Sunday, February 14, 2016

City of Glass (Paul Auster) Director/Adaptor's note

Program note for City of Glass:

Robert Honeywell as Daniel Quinn
The first time I read City of Glass, I had the strong sense that I had written it. Somewhere in a half forgotten dream, I had deposited all my thoughts about language and identity and mixed it with styles borrowed from detective fiction and theatrical absurdism. It even started with one of my favorite devices—mistaken identity, via a misplaced phone call.

What I did know for sure is that it seemed the perfect text for me to adapt for the stage. Its central staging problems seemed like opportunities. Fortunately, I was able to talk briefly with Paul Auster about my thoughts, and he kindly gave me the go ahead to try it out. You are about to see the results.

Most of all, for me, this is a play about brokenness. Daniel Quinn is a broken version of the author, haunted by the ghosts of his wife and son.
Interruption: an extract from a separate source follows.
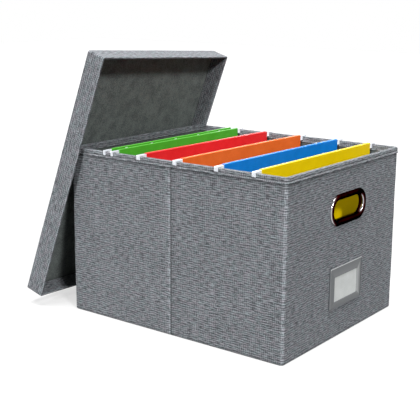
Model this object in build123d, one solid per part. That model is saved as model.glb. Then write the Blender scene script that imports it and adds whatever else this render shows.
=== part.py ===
from build123d import *
import math
import os

# A folding file box covered in linen, with its lift-off lid leaning on the rear end and
# five hanging folders riding on the rims of the long walls.  Millimetres, +Z up, +X to
# the front end with the label, origin under the middle of the box on the floor.

# ---- the box ------------------------------------------------------------------------
LENGTH = 391.0          # over the linen, front to rear
WIDTH = 321.0           # over the linen, wall to wall
HEIGHT = 260.0          # floor to the top of the rim binding
CORNER_R = 5.5          # upright corners, outside
FOOT_R = 2.0            # rolled lower edge of the base
COVER_T = 0.9           # backed linen
BOARD_T = 2.5           # grey board in the walls and base
LINING_T = 0.6          # non-woven cloth inside
BINDING_T = 0.7         # linen strip folded over the rim
BAND_H = 9.5            # depth of that strip, inside and outside
RIM_ROLL = 1.4          # its rounded top edges
FOLD_GAP = 6.0          # between the two boards of a long wall, where the box folds
CREASE_W = 3.6          # pressed groove over that gap
CREASE_DEEP = 0.55
MITRE_GAP = 0.4         # between boards that meet at a corner
INSERT_T = 2.5          # loose stiff floor that holds the box open
INSERT_GAP = 1.0

# ---- hand grips through the front and rear ends ---------------------------------------
GRIP_L = 86.0           # opening, long way
GRIP_H = 29.0           # opening, high way
GRIP_Z = 192.0
FITTING_Y = 6.0         # the grips and the label sit a little past the middle
GRIP_TUBE_T = 1.2       # wall of the tube that lines the hole
GRIP_FLANGE = 8.7       # breadth of the rim outside
GRIP_FLANGE_T = 2.8
GRIP_EDGE_R = 2.0       # rounding of the rim, outside and into the opening
GRIP_FIT = 0.3          # hole in the wall round the tube
RING_FIT = 0.15         # locking ring on the tube
RING_LESS = 2.2         # the ring inside is this much smaller all round
RING_T = 1.6
TUBE_PAST = 0.5         # the tube's end stands this far out of the ring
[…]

Peter Stillman Jr is an example of a man who is deliberately broken by another. Do we have the language to express that brokenness?

With every adaptation I create, I ultimately reconceive the context and make it about myself and my art. Who am I, and how does it relate to the play? Who are you, the audience?

All I can say is this: listen to me. My name is Paul Auster. That is not my real name.